Menurut kantor berita Abna, Sayyed Abbas Araqchi, Menteri Luar Negeri, dalam sebuah wawancara dengan media Jepang Kyodo, menanggapi pertanyaan apakah negosiasi Iran dan AS akan dilanjutkan, mengatakan: "Saat ini, kami belum yakin bahwa mereka siap untuk negosiasi yang serius dan nyata; mereka ingin mendikte, dan saya bukan orang yang mendengarkan dikte orang lain."
"Kenyataannya adalah, seperti yang Anda sebutkan, selama perang 12 hari, fasilitas nuklir kami dibom dan dihancurkan, dan mengalami kerusakan serius. Ini jelas merupakan pelanggaran besar terhadap hukum internasional dan mungkin pelanggaran terbesar terhadap hukum internasional, karena fasilitas nuklir damai di bawah pengawasan Badan (IAEA) telah dibom. Ini telah menciptakan risiko dan tantangan serius: risiko radiasi, amunisi yang tidak meledak di fasilitas, dan seperti yang Anda tahu, ancaman masih berlanjut. Sekarang kita juga menghadapi ancaman keamanan dan kekhawatiran keselamatan."

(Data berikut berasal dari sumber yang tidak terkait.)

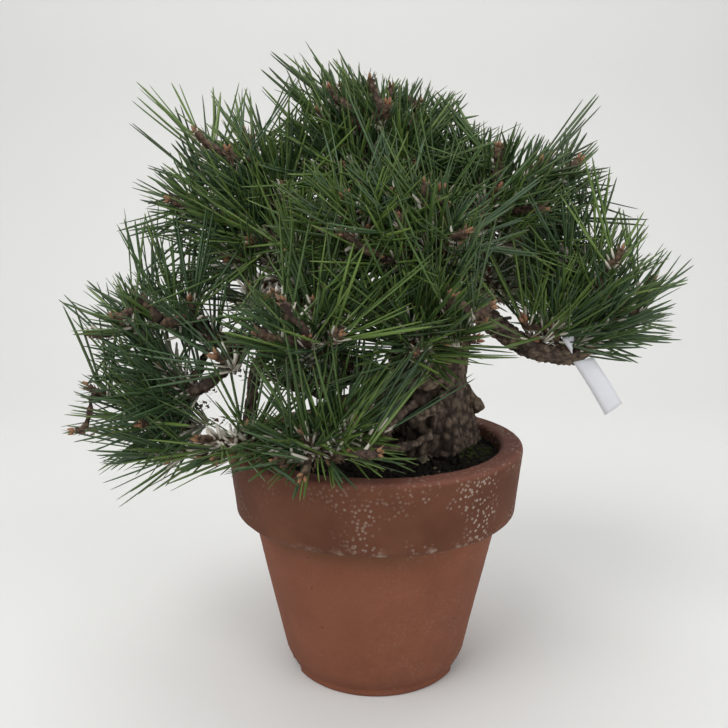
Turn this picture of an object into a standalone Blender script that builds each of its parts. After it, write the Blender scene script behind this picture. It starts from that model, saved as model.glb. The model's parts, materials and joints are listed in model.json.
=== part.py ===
"""A Japanese black pine bonsai in its terracotta training pot.

Metres, +Z up. The origin is on the pot's axis, on the surface that the pot stands on. The front of the
tree faces -Y and +X is to the right. Lengths in the tables below are millimetres.
"""

import math
from collections import namedtuple

import bmesh
import bpy
from mathutils import Vector

MM = 0.001
GAP = 0.3  # between neighbouring solids
SMOOTH_BELOW = math.radians(40)  # edges that turn less than this are shaded smooth

Bough = namedtuple("Bough", "points first last")
Mass = namedtuple("Mass", "centre half tufts boughs tips")

# The pot: a thrown training pot, 150 mm over the rim
RIM_RADIUS = 75.0
POT_HEIGHT = 119.0
LIP_WIDTH = 11.3
LIP_ROUND = 2.4
BAND_TAPER_FROM = 107.0  # the band is upright above this and leans in below it
BAND_EDGE = 1.2
BAND_INSIDE = 101.5  # the wall inside thickens from here up to the lip
BAND_BOTTOM = 84.5
BAND_FOOT_RADIUS = 71.8
BODY_TOP_RADIUS = 64.0
SHOULDER_RADIUS = 47.6
SHOULDER_HEIGHT = 9.5
FOOT_RADIUS = 44.5
FOOT_HEIGHT = 4.2
FOOT_WIDTH = 6.5
FOOT_RECESS = 3.2  # how far the base is hollowed inside the foot
WALL = 7.0
BASE_TOP = 9.5
DRAIN_RADIUS = 11.0
POT_SEGMENTS = 32
NOTCH_WIDTH = 13.0
NOTCH_ANGLES = (-22.0, -158.0, 90.0)

# The soil, filled to just under the lip
SOIL_TOP = 113.0
SOIL_EDGE_DROP = 1.6
SOIL_EDGE_WIDTH = 3.5

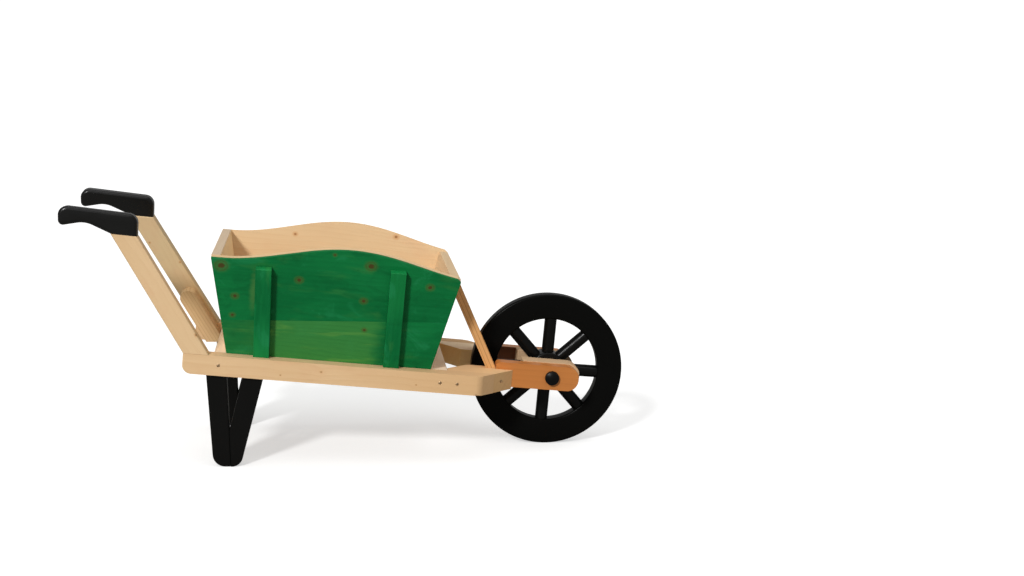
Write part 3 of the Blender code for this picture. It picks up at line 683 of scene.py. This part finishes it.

"Sayangnya, tidak ada preseden untuk pemboman fasilitas nuklir damai. Oleh karena itu, tidak ada protokol atau pedoman untuk inspeksi fasilitas semacam itu. Ini adalah pertanyaan saya kepada Direktur Jenderal Badan: apakah ada metode atau protokol untuk menginspeksi fasilitas semacam itu? Mereka mengatakan tidak, karena tidak ada preseden. Ini adalah pertama kalinya fasilitas nuklir damai di bawah pengawasan dibom. Oleh karena itu, kami tidak dapat melanjutkan inspeksi kecuali kami menyepakati metodologi untuk menginspeksi fasilitas yang dibom. Kami memulai negosiasi dengan Badan untuk mencapai kesepakatan ini, dan Kerangka Kerja Sama di Kairo dicapai untuk menyelesaikan masalah ini."
"Penting bahwa Badan menerima bahwa kami membutuhkan kerangka kerja sama yang baru. Namun sayangnya, setelah kesepakatan di Kairo, tiga negara Eropa dan AS mencari mekanisme 'snap-back' di Dewan Keamanan, yang ilegal, dan kami tidak berpikir mereka memiliki hak untuk mengaktifkan mekanisme ini."